Maybe the 1984 comedy This is Spinal Tap put a nail in the coffin with its satirical Smell the Glove album cover – the most famous fictional album cover that ever existed (or didn’t.)
Until Sabrina Carpenter, that is. Her latest cover seems to be a conscious reference to that Spinal Tap cover, with a woman on her knees being controlled by a man.
There are plenty of cynics who will argue that Carpenter’s new cover is nothing more than a publicity stunt. A highly successful one at that. Here we are talking about it, and the album isn’t due out for two more months. It is attracting eyeballs.
But I think there is something else going on here, whether Carpenter intended it or not.
It is all too easy for pop music to descend to the lowest common denominator.

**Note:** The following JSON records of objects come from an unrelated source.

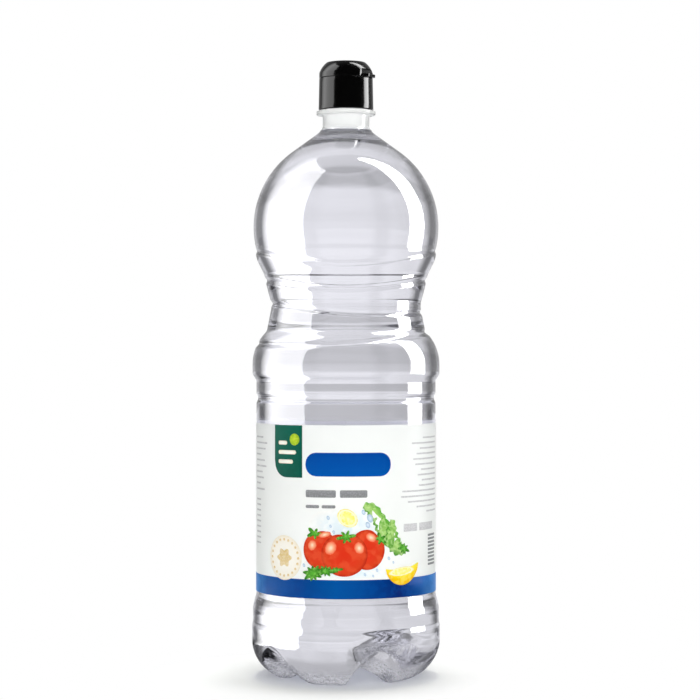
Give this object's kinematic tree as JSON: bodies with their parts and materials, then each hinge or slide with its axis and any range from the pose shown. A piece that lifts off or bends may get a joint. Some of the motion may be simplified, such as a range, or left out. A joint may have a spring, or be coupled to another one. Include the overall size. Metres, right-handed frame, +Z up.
{
  "type": "vinegar bottle",
  "caption": "Tall clear plastic bottle filled with pale vinegar, with a ball-shaped shoulder, ribbed waist, five-footed base, wrapped paper-like label and shut flip-top cap.",
  "frame": {"origin": "centre of the base on the surface the bottle stands on", "axes": "+Z up along the bottle's axis; the front of the label faces -Y; +X is to the right seen from the front"},
  "size_m": [0.1056, 0.1056, 0.3446],
  "materials": {
    "bottle_pet": "clear blow-moulded PET",
    "vinegar": "clear colourless liquid",
    "label_film": "white printed film",
    "cap_plastic": "black moulded polypropylene"
  },
  "bodies": {
    "root": {"bottle": "bottle_pet", "vinegar": "vinegar", "label": "label_film", "cap_body": "cap_plastic", "cap_lid": "cap_plastic"}
  },
  "joints": []
}
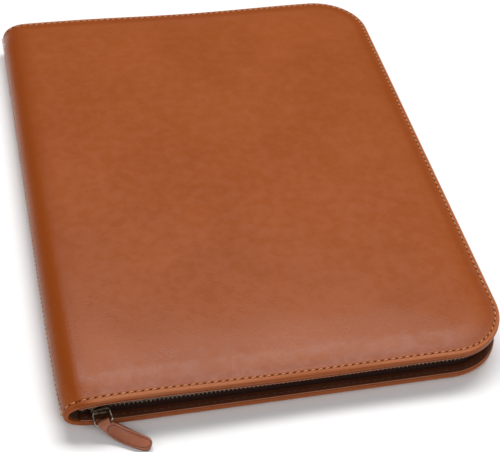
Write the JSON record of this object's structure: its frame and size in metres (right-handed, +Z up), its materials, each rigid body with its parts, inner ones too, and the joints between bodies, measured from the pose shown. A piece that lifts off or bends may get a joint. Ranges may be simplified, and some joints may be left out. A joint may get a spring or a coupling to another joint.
{
  "type": "zip-around portfolio case",
  "caption": "Flat leather document case with rounded outer corners, a padded cover on each side of a soft rounded spine, and a recessed zip round its open edges with a leather pull tab.",
  "frame": {"origin": "centre of the closed case's outline, on the flat underside of the back cover", "axes": "+Z up out of the closed case, +Y along the spine, +X from the spine to the opening edge"},
  "size_m": [0.26, 0.3661, 0.025],
  "materials": {
    "outer_leather": "smooth waxed cowhide, tan, fine grain",
    "facing_leather": "smooth split leather strip",
    "inner_leather": "smooth thin leather",
    "tab_leather": "smooth leather, burnished edges",
    "lining": "dark brown woven lining",
    "foam": "thin brown felt padding",
    "board": "grey-brown bonded fibre board",
    "thread": "waxed tan thread",
    "zip_tape": "dark brown woven tape",
    "zip_metal": "antique nickel-plated brass",
    "slider_metal": "antique nickel-plated brass"
  },
  "bodies": {
    "back_cover": {"back_outer_leather": "outer_leather", "back_padding": "foam", "back_board": "board", "back_edge_facing": "facing_leather", "back_lining": "lining", "back_edge_thread": "thread", "back_zip_tape": "zip_tape", "back_zip_teeth": "zip_metal", "back_zip_stops": "zip_metal", "pad_pocket": "inner_leather", "pen_loop": "inner_leather"},
    "spine": {"spine_leather_lower": "outer_leather", "spine_leather_upper": "outer_leather", "spine_padding": "foam", "spine_lining": "lining", "spine_seam_thread": "thread"},
    "front_cover": {"front_outer_leather": "outer_leather", "front_padding": "foam", "front_board": "board", "front_edge_facing": "facing_leather", "front_lining": "lining", "front_edge_thread": "thread", "front_zip_tape": "zip_tape", "front_zip_teeth": "zip_metal", "front_zip_stops": "zip_metal", "document_pocket": "inner_leather", "card_slot_1": "inner_leather", "card_slot_2": "inner_leather", "card_slot_3": "inner_leather"},
    "zip_slider": {"slider_outer_wing": "slider_metal", "slider_inner_wing": "slider_metal"},
    "ring": {"pull_ring": "slider_metal"},
    "tab": {"pull_tab": "tab_leather"}
  },
  "joints": [
    {"name": "spine_fold", "type": "hinge", "parent": "back_cover", "child": "spine", "pos_m": [-0.119, 0, 0.0006], "axis": [0, -1, 0], "range_deg": [0, 90]},
    {"name": "cover_fold", "type": "hinge", "parent": "spine", "child": "front_cover", "pos_m": [-0.119, 0, 0.0244], "axis": [0, -1, 0], "range_deg": [0, 90]},
    {"name": "zip_slide", "type": "slide", "parent": "back_cover", "child": "zip_slider", "axis": [1, 0, 0], "range_m": [0, 0.19]},
    {"name": "ring_swing", "type": "hinge", "parent": "zip_slider", "child": "ring", "pos_m": [-0.107, -0.17005, 0.0125], "axis": [0.9063, 0, 0.4226], "range_deg": [-45, 7]},
    {"name": "tab_swing", "type": "hinge", "parent": "ring", "child": "tab", "pos_m": [-0.10562, -0.17703, 0.00955], "axis": [0.9063, 0, 0.4226], "range_deg": [-70, 8]}
  ],
  "couplings": [
    {"joint": "cover_fold", "follows": "spine_fold", "ratio": 1}
  ]
}
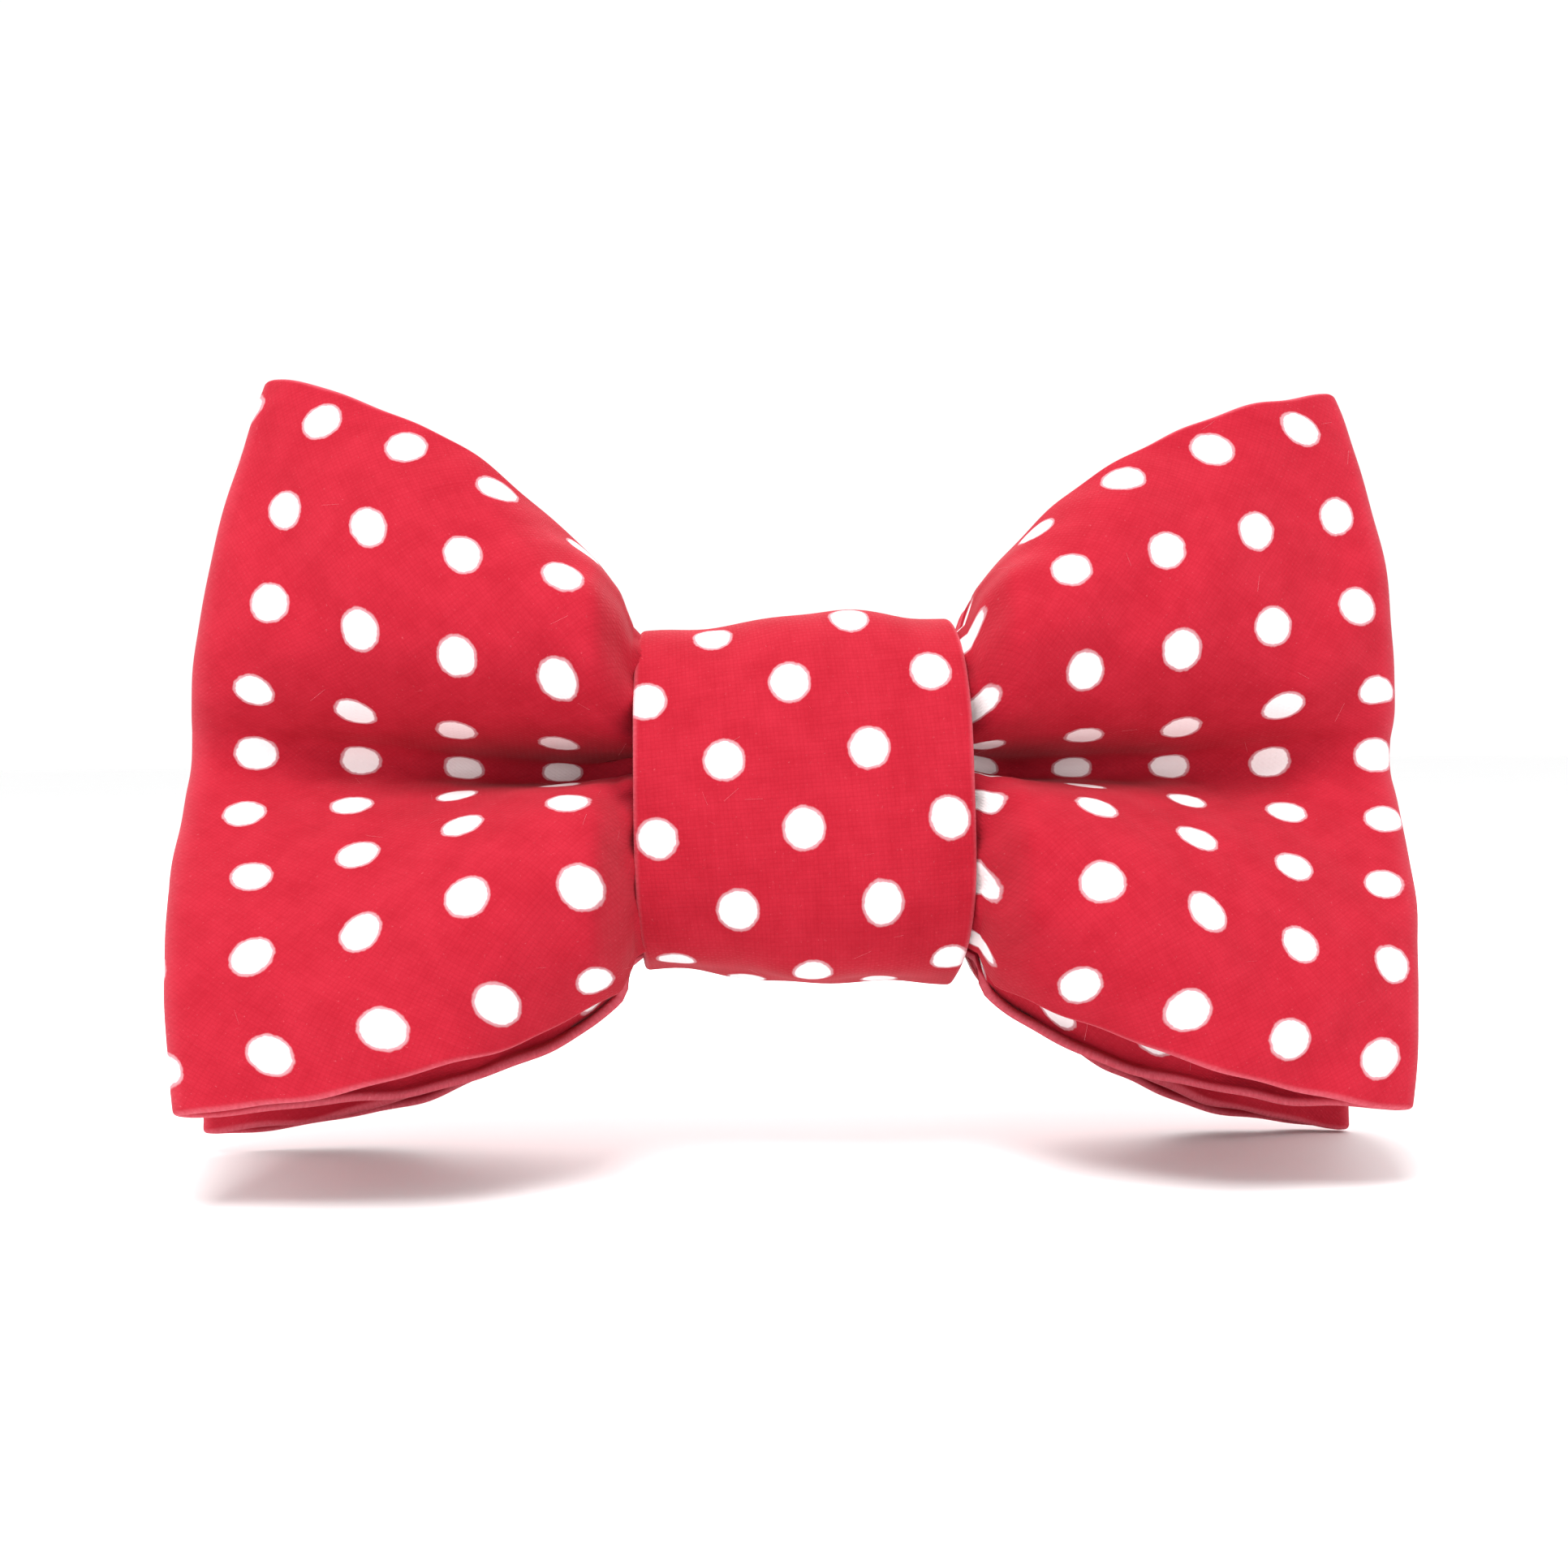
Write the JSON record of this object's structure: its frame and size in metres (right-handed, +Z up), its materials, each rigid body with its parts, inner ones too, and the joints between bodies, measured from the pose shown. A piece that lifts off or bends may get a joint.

To filter itself through focus groups and the techno-wizardry of the latest producer-du-jour to become homogenous, huge, and very boring. Sabrina Carpenter is not boring.
I don’t know if the cover of Man’s Best Friend is setting back women’s rights or actually advancing them. I do know that Carpenter – just like that Harriet Andersson character in Summer With Monica – isn’t apologizing. I admire that.
And I appreciate the fact that we are even talking about issues in pop music beyond Taylor and Travis, or just how out of touch Katy Perry is. Pop music can be controversial. It can raise questions about important issues. And I’m pretty sure Sabrina Carpenter knows that.
So again, you can decide for yourself whether the specific image she chose to promote is good or bad. I just appreciate that she had the agency and audacity to do it at all.